Poor lighting can also undermine otherwise strong cabinet design. Dark interiors, shadowed counters, and insufficient task lighting make even a well-planned kitchen harder to use. Cabinet design should work together with lighting placement, especially under upper cabinets and around prep zones.

Another mistake is trying to include every possible storage feature. More accessories do not automatically create a better kitchen. Sometimes a simpler drawer layout and cleaner cabinet arrangement outperform a heavily customized plan that feels overcomplicated.

Finally, avoid designing in isolation. Cabinets must work with countertops, backsplash lines, flooring transitions, ceiling details, and adjacent living spaces. In open-concept homes especially, kitchen cabinetry is part of a larger interior composition.

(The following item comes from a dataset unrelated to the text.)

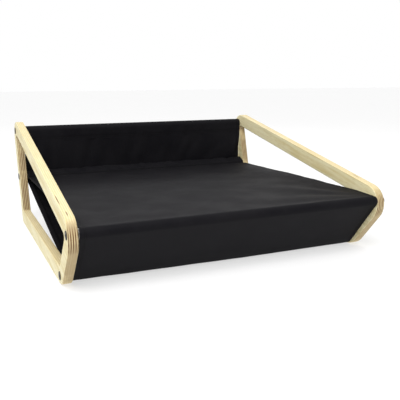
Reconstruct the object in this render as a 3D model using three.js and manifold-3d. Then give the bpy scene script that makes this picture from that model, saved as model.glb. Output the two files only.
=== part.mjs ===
// Low dog bed: two plywood side frames joined by four metal cross rails, with a
// fabric back panel and a fabric seat cover stretched round the rails.
// Millimetres, +Z up, +X is the bed's right-hand side, the open front faces -Y.

import * as THREE from 'three';
import * as BufferGeometryUtils from 'three/addons/utils/BufferGeometryUtils.js';
import Module from 'manifold-3d';

const wasm = await Module();
wasm.setup();

// ---- Driving dimensions ----

const INNER_WIDTH = 620; // between the inner faces of the side frames
const PLY_THICKNESS = 18;
const BAND_WIDTH = 32.5; // width of the frame's bars
const PLY_ARRIS = 1.2; // rounding of the sanded plywood edges
const CONTACT_GAP = 0.3; // clearance kept between touching pieces

// Sharp outer corners of a side frame, seen from the side as (y, z), with the
// radius that each is rounded to on its outside and on the inside of the opening.
const FRAME_CORNERS = [
  { y: 71, z: 264, outerRadius: 40, innerRadius: 7 }, // top of the rear leg
  { y: -621, z: 128.5, outerRadius: 39, innerRadius: 7 }, // front corner
  { y: -511, z: 0, outerRadius: 44, innerRadius: 6 }, // front foot
  { y: 0, z: 0, outerRadius: 18, innerRadius: 7 }, // rear foot
];

// Axes of the cross rails, in the same side view.
const RAILS = {
  top_rear: { y: 30, z: 229.5 },
  seat_rear: { y: 16, z: 114.5 },
  front_upper: { y: -576.5, z: 112 },
  front_lower: { y: -496.5, z: 16.5 },
};
const RAIL_RADIUS = 10;
const RAIL_WALL = 1.2;

const BOLT_HEAD_RADIUS = 8;
const BOLT_HEAD_HEIGHT = 1.1;
const BOLT_HEAD_ARRIS = 0.4;
const BOLT_SHANK_RADIUS = 3;
const BOLT_REACH = 16; // how far the shank enters the rail
const SOCKET_ACROSS_FLATS = 4;
const SOCKET_DEPTH = 0.8;
const INSERT_LENGTH = 22;

const CLOTH = 1; // thickness of the coated fabric
const CLOTH_SIDE_GAP = 2; // between the cloth's edge and the plywood
const SEAM_AHEAD = 24; // from the seat-rear rail's axis forward to the sleeve's seam
const SEAM_RISE = 1.5; // how far the seam lies above that axis
const TOP_WRAP = 1.7 * Math.PI; // how far the back panel turns round the top rail

const ARC_STEPS = 12;
const ROUND_SIDES = 28;

// ---- Side view helpers, all in (y, z) ----

const UP = Math.PI / 2;
const DOWN = (3 * Math.PI) / 2;
const LEFT = 1;
const RIGHT = -1;
const point = (y, z) => new THREE.Vector2(y, z);
const along = (from, to) => to.clone().sub(from).normalize();

// Moves each side of a polygon inwards by a distance and returns the new corners.
function insetCorners(corners, distance) {
  const centre = corners.reduce((sum, c) => sum.add(c), point(0, 0)).divideScalar(corners.length);
  const sides = corners.map((corner, i) => {
    const direction = along(corner, corners[(i + 1) % corners.length]);
    const inward = point(-direction.y, direction.x);
    if (inward.dot(centre.clone().sub(corner)) < 0) inward.negate();
    return { start: corner.clone().addScaledVector(inward, distance), direction };
  });
  return sides.map((side, i) => {
    const before = sides.at(i - 1);
    const gap = side.start.clone().sub(before.start);
    const reach = gap.cross(side.direction) / before.direction.cross(side.direction);
    return before.start.clone().addScaledVector(before.direction, reach);
  });
}

// Points of an arc about a centre, from one angle to another.
function arcPoints(centre, radius, from, to, steps = ARC_STEPS) {
  return Array.from({ length: steps + 1 }, (_, i) => {
    const angle = from + ((to - from) * i) / steps;
    return point(centre.x + radius * Math.cos(angle), centre.y + radius * Math.sin(angle));
  });
}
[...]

How to make cabinet design feel timeless

Timeless does not mean plain. It means proportionate, functional, and appropriate to the home. Cabinet design feels lasting when the layout makes sense, the materials are dependable, and the style is confident without trying too hard.

That often means using trend elements selectively. A bold island color, distinctive hardware, or a statement range hood can add personality without making the entire kitchen feel locked to one moment in time. Keeping the permanent elements more grounded usually gives the kitchen greater staying power.

The best cabinet design is not just attractive on installation day. It still feels right years later when routines change, storage needs shift, and the kitchen continues to be one of the hardest-working rooms in the home.

If you are deciding how to design kitchen cabinets, focus on choices that support your daily life first and your visual preferences second. When those two things are aligned, the result is a kitchen that feels considered, comfortable, and genuinely worth the investment.